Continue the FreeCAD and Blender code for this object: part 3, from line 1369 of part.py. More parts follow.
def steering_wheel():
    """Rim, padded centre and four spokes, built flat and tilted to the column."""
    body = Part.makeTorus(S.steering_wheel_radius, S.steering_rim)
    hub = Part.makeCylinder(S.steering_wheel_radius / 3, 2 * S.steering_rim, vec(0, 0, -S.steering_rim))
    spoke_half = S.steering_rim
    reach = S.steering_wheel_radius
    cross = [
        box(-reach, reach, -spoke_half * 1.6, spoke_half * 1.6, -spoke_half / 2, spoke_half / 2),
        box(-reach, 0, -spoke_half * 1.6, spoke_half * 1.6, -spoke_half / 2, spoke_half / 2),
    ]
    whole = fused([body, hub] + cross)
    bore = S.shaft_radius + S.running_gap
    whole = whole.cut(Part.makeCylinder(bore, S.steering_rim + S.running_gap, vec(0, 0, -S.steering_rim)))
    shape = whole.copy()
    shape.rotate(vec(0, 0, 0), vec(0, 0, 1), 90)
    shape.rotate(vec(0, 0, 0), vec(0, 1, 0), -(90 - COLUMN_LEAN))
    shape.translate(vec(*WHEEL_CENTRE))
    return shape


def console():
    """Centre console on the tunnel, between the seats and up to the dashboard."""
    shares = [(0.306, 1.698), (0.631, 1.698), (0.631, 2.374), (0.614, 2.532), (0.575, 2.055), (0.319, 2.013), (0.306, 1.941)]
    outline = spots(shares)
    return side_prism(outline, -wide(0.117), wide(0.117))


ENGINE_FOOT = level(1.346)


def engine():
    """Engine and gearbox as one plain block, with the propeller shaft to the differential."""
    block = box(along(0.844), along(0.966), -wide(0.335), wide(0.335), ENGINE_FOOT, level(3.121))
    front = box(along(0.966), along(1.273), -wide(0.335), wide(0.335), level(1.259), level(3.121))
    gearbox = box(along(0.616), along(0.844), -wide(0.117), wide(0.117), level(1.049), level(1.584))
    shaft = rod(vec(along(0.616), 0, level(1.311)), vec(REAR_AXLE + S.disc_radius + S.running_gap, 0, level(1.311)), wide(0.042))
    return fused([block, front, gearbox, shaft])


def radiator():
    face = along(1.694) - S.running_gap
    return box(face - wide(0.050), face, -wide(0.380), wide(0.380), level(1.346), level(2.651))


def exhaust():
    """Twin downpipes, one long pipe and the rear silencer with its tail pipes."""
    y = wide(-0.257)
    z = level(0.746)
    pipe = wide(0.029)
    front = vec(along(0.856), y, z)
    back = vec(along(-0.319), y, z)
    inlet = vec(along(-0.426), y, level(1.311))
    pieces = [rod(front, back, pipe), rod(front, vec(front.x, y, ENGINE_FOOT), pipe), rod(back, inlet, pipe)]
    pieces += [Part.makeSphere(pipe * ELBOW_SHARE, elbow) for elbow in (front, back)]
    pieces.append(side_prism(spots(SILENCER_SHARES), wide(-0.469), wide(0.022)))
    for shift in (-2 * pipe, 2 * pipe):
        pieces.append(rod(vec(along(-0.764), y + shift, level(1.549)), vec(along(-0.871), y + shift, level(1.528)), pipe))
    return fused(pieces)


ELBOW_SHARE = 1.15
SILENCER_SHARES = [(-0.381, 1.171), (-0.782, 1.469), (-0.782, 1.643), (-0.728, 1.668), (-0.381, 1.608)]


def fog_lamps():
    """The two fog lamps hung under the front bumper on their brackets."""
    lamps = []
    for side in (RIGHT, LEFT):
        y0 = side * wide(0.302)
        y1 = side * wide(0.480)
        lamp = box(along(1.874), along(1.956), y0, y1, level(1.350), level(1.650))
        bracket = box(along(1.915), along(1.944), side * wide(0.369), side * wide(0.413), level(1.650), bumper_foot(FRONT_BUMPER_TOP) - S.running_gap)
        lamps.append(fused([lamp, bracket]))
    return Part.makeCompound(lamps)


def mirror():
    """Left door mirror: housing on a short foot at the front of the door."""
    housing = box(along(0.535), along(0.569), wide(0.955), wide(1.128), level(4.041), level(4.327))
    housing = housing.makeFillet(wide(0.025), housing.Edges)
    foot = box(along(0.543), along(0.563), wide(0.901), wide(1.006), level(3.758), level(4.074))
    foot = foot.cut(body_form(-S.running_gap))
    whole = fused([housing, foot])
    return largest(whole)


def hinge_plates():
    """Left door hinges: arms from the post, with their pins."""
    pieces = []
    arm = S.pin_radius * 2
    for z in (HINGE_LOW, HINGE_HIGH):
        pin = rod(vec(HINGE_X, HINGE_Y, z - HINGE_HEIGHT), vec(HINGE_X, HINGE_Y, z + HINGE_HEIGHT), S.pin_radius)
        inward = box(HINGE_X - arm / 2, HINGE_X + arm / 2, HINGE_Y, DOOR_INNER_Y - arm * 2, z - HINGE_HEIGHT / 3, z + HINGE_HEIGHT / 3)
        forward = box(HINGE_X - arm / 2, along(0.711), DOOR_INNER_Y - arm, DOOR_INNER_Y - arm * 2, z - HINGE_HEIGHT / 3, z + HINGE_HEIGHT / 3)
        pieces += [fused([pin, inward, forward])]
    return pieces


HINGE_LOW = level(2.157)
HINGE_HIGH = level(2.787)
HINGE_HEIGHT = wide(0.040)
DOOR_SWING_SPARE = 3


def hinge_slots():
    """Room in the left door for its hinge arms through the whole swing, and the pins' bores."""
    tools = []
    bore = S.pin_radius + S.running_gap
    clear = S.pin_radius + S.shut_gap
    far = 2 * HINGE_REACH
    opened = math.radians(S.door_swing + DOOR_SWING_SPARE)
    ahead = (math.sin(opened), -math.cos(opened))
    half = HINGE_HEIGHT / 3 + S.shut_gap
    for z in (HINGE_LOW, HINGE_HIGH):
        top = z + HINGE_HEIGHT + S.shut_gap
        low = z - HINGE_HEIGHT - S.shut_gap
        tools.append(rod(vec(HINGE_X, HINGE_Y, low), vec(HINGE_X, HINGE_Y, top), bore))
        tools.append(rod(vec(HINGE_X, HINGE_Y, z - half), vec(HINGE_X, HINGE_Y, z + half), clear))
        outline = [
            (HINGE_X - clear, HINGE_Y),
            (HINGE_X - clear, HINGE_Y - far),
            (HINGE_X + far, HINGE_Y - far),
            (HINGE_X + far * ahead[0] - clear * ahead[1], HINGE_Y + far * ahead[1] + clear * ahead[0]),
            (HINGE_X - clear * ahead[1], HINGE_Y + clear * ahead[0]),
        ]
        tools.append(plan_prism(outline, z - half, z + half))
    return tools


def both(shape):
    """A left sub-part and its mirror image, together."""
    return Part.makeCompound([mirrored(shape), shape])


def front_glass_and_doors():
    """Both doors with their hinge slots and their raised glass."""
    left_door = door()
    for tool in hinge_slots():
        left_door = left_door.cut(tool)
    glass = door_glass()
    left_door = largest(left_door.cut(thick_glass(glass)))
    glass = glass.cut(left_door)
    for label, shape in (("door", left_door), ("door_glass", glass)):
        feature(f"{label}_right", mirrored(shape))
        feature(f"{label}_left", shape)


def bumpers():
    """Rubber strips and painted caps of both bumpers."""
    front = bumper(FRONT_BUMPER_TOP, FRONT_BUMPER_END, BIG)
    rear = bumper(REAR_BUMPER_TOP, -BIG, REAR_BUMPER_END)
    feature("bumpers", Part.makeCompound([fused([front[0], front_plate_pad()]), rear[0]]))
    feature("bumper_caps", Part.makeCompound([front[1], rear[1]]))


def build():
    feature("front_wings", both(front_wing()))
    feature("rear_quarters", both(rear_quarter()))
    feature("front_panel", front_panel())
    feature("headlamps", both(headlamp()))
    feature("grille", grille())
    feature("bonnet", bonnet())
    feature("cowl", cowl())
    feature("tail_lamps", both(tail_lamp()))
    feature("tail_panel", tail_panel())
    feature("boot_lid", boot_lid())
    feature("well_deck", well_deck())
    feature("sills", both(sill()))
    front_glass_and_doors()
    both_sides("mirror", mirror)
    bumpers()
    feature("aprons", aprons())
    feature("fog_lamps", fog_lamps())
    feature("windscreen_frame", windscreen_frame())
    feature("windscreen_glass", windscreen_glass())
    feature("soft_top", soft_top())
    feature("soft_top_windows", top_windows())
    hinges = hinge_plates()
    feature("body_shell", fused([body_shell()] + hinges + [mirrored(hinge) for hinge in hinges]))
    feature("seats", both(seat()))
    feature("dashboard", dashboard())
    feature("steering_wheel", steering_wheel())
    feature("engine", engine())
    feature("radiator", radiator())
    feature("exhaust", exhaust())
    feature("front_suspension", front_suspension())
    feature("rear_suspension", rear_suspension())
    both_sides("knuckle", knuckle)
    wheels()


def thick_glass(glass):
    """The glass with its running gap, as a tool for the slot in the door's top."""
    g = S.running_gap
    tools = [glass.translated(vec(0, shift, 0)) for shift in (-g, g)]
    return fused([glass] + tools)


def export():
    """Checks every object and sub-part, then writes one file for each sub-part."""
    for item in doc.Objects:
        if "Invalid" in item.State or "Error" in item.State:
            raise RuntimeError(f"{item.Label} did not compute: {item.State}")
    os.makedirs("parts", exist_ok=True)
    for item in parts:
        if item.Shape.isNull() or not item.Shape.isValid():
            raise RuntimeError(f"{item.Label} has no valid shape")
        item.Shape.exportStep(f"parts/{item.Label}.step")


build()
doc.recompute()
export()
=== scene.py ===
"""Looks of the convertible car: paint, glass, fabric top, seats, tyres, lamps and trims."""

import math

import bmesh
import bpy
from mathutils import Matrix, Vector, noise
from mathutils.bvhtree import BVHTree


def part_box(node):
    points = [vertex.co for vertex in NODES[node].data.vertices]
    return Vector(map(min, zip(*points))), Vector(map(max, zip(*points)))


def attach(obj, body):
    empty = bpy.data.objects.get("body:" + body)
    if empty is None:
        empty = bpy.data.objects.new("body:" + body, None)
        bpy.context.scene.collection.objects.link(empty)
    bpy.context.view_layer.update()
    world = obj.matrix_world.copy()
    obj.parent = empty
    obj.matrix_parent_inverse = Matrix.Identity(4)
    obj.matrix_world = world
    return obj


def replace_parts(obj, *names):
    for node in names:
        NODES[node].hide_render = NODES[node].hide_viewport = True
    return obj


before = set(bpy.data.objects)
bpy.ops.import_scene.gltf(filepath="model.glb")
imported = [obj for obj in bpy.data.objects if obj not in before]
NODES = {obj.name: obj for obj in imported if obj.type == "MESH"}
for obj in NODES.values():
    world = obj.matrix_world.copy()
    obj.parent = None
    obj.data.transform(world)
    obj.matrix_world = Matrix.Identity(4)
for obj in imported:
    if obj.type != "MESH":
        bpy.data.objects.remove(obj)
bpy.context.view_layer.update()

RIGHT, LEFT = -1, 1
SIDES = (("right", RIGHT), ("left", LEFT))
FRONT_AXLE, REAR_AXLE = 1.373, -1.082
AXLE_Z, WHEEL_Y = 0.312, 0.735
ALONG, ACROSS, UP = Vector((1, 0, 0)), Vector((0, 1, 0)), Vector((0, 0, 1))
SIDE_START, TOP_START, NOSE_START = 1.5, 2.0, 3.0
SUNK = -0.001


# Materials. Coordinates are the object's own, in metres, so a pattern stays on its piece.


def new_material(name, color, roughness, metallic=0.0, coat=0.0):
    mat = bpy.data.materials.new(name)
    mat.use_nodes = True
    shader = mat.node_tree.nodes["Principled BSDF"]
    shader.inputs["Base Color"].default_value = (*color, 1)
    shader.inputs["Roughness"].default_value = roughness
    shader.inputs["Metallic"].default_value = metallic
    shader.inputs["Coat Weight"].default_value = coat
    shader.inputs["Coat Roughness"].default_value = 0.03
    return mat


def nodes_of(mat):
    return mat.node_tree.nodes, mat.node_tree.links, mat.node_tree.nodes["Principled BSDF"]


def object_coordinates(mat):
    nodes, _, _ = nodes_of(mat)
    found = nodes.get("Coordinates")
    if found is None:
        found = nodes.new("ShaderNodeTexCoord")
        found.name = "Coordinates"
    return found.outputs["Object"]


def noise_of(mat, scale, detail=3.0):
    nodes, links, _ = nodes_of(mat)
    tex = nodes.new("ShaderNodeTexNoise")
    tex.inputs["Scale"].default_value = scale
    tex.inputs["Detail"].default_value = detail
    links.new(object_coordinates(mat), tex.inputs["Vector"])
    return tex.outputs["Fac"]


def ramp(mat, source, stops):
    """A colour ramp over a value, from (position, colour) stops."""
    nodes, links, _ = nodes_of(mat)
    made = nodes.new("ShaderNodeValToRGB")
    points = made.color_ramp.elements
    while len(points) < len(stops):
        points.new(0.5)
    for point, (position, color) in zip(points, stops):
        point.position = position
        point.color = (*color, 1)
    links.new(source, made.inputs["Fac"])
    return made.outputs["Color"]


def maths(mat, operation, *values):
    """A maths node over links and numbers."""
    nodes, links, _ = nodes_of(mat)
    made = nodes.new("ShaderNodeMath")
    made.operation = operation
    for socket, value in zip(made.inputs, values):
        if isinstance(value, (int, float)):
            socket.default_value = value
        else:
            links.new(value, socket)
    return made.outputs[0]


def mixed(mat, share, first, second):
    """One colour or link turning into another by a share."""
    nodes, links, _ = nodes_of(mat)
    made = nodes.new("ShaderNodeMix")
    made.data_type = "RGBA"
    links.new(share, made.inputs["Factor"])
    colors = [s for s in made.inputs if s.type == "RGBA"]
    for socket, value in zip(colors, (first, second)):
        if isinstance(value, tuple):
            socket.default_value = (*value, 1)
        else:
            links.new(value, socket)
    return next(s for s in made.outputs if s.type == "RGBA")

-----

Objective - Exactly reproduce the lines that run from the line bearing "g = S.running_gap" through the line bearing "zip(*points))), Vector(map(max, zip(*points)))", with both end lines included.

Output below -
    g = S.running_gap
    tools = [glass.translated(vec(0, shift, 0)) for shift in (-g, g)]
    return fused([glass] + tools)


def export():
    """Checks every object and sub-part, then writes one file for each sub-part."""
    for item in doc.Objects:
        if "Invalid" in item.State or "Error" in item.State:
            raise RuntimeError(f"{item.Label} did not compute: {item.State}")
    os.makedirs("parts", exist_ok=True)
    for item in parts:
        if item.Shape.isNull() or not item.Shape.isValid():
            raise RuntimeError(f"{item.Label} has no valid shape")
        item.Shape.exportStep(f"parts/{item.Label}.step")


build()
doc.recompute()
export()
=== scene.py ===
"""Looks of the convertible car: paint, glass, fabric top, seats, tyres, lamps and trims."""

import math

import bmesh
import bpy
from mathutils import Matrix, Vector, noise
from mathutils.bvhtree import BVHTree


def part_box(node):
    points = [vertex.co for vertex in NODES[node].data.vertices]
    return Vector(map(min, zip(*points))), Vector(map(max, zip(*points)))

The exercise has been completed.